Credit unions are not in a position to incur the substantial, additional costs that may be needed if additional software and staff training are required to comply with any new regulatory burdens, especially as many of them are still trying to recover from the current economic crisis.
For this reason, NCUA and all the other federal financial institution regulators, including the new Consumer Financial Protection Bureau (CFPB) that has been created under the Dodd-Frank Act, must carefully review all current rules as a means to reduce unnecessary burdens. We believe additional emphasis in this area should be placed on reducing the cumulative burdens associated with the FACT Act rules. NCUA and the other federal financial institution regulators, under the auspices of the CFPB, should conduct a specific review of the FACT Act rules as soon as possible.

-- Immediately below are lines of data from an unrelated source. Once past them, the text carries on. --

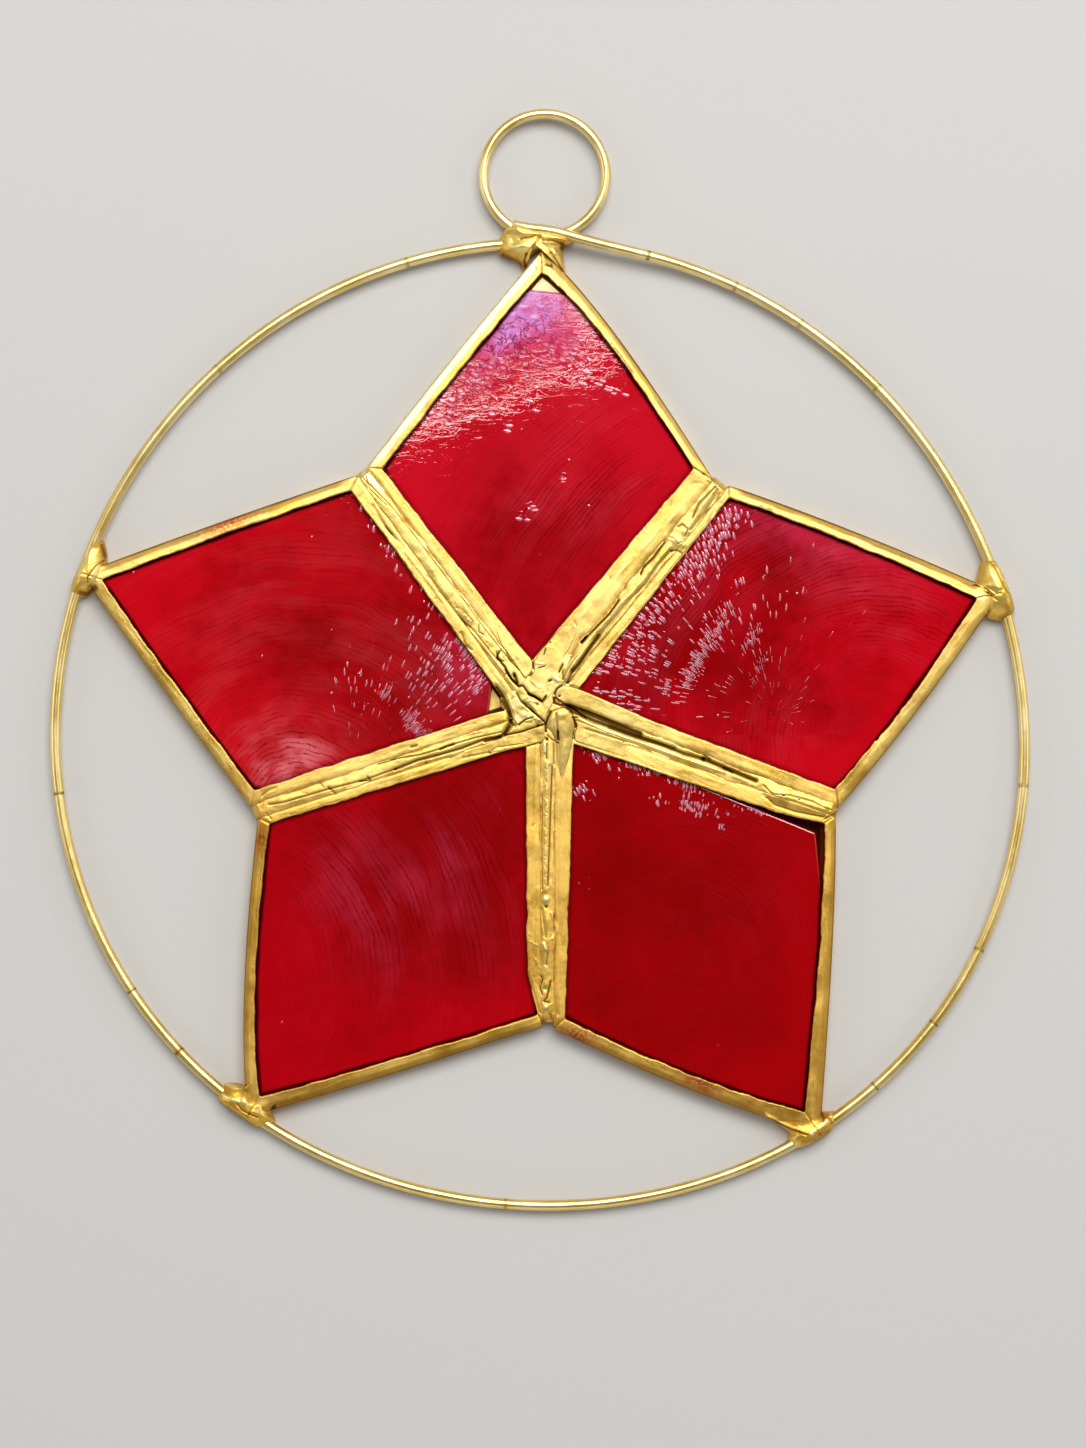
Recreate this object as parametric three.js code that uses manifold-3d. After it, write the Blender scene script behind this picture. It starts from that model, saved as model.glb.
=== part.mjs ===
// A star of five dyed shell panes in folded brass frames, soldered inside a wire hoop with a hanging ring.
// It lies on its back: +Z points out of its front and +Y to the hanging ring.
// The origin is the middle of the hoop, on the plane that the back rests on.
// Lengths are millimetres. Headings are degrees clockwise from +Y, seen from the front.
import * as THREE from "three";
import { mergeVertices } from "three/addons/utils/BufferGeometryUtils.js";
import Module from "manifold-3d";

const wasm = await Module();
wasm.setup();

// Room left between pieces that solder or lacquer joins.
const CLEARANCE = 0.3;

// The hoop is one wire bent by hand, so its radius swells a little in one, two, three and four places.
const HOOP_RADIUS = 54.27;
const HOOP_WIRE = 1.2;
const HOOP_LIFT = 0.6;
const HOOP_BUTT_GAP = 0.5;
const HOOP_SWELLS = [
  { lobes: 1, swell: 0.3, at: 156 },
  { lobes: 2, swell: 0.35, at: 118.7 },
  { lobes: 3, swell: 0.48, at: 3.6 },
  { lobes: 4, swell: 0.08, at: 37 },
];

// The hanging ring is an open loop of wire, whose foot stands a little off the hoop.
const RING_RADIUS = 6.87;
const RING_WIRE = 1.1;
const RING_LIFT = 0.77;
const RING_ASIDE = 0.57;

// A frame is one brass strip folded into a U round its pane.
const FLANGE = 0.4;
const WEB = 0.4;
const OUTER_LAP = 1.15;
const HUB_LAP = 1.0;
const PANE_THICKNESS = 1.0;

// The seams meet near this point, each one passing it a little to one side.
const HUB = new THREE.Vector2(0.17, 2.02);
const HUB_RADIUS = 2.6;
const HUB_CAP_RADIUS = 3.3;
const HUB_RISE = 0.9;
const HUB_STEPS = 4;

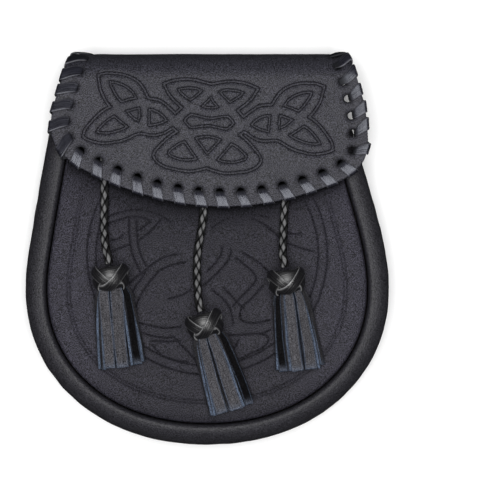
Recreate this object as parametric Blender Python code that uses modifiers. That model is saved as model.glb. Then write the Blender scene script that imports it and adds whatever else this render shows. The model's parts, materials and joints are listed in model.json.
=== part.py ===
"""A sporran pouch lying on its back: metres, +Z up out of the front, +Y towards the rolled top.

The body is a back panel, a gusset with a rounded rim and a front panel set into it, open at the
mouth. A flap is sewn to the back, rolls over the top and hangs over the front, with a flat thong
whip-stitched round its edge. Three tassels on braided cords lie on the front panel, and two belt
loops stand on the back. The front slopes a little down to the top and the back a little up, so
the pouch is a wedge that is deepest at the bottom.
"""

import math

import bmesh
import bpy
import numpy as np
from mathutils import Matrix, Vector

# Outline of the body, seen from the front.
BODY_HALF_WIDTH = 0.0963
BODY_BOTTOM_Y = -0.1047
WIDEST_Y = -0.0216
BOTTOM_POWER = 2.12          # exponent of the superellipse below the widest line
SIDE_TAPER = 0.25            # how fast each side draws in towards the top
SIDE_ROUND = 0.023           # how softly the taper starts
LEAN_RATE = 0.03             # the upper body leans to the left
LEAN_START_Y = 0.005
LEAN_ROUND = 0.010

# Heights of the two faces above the surface that the pouch lies on.
FRONT_HEIGHT = 0.0334        # of the front panel's edge, at y = 0
FRONT_SLOPE = -0.036
BACK_SLOPE = 0.052
BACK_EDGE_Y = -0.0961        # where the back panel's lower edge touches the surface

# Leather and clearances.
GAP = 0.0003
PANEL_THICKNESS = 0.0022
GUSSET_THICKNESS = 0.0018
FLAP_THICKNESS = 0.0024
LOOP_THICKNESS = 0.0020

# Rim, seam and mouth.
RIM_WIDTH = 0.0116           # from the seam groove to the outline
LIP_DEPTH = 0.0050           # the gusset's edge turned down into the seam
LIP_CENTRE = 0.00125         # from the groove's middle to the lip's middle
RIM_CREST = (0.0032, 0.0006)  # outward from the groove, above the panel's edge
RIM_ROUND_DROP = 0.0080      # where the rim's round ends, below the panel's edge
BACK_ROUND = 0.0070
BACK_LAP_OUT = 0.0034        # where the gusset's back lap starts, outward from the groove
BACK_LAP_IN = -0.0040        # and where it ends
BACK_PANEL_REACH = 0.0030
MOUTH_Y = 0.084
BACK_PANEL_TOP_Y = 0.088
MOUTH_CORNER = 0.007
PANEL_CROWN = 0.0008
PANEL_MIDDLE_Y = -0.010

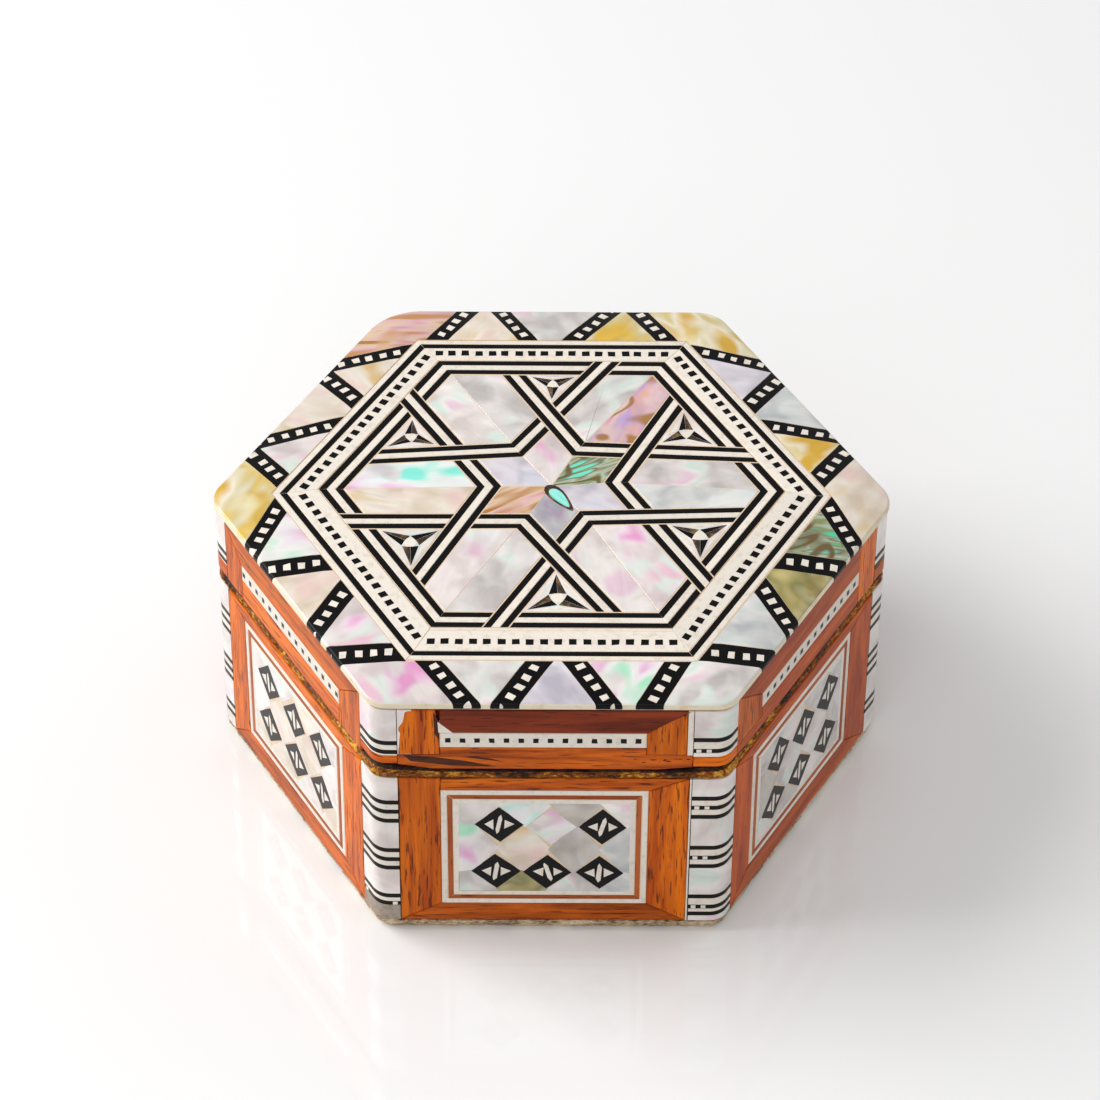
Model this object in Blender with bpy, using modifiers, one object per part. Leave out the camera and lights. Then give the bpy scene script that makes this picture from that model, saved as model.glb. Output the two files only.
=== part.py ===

Process for Identifying Rules for Review and Soliciting Comments
As we have stated before, we believe the process for seeking comments on regulations that are included in the agencys Regulatory Review could be improved. For example, some of the rules included may already be the subject of proposed changes or recent modifications. It is confusing for those rules to be included on the regulatory review list.
Also, the notice for the regulatory review is difficult to find on NCUAs website. As a result, we are not sure if very many credit unions are aware that the Regulatory Review is underway and that they can comment.
It would be beneficial for NCUA to provide a report on its website each year on how it plans to address the recommendations it receives through this regulatory review comment process. We also recommend NCUA provide an annual synopsis of the comments that were provided to the agency which it did not act on.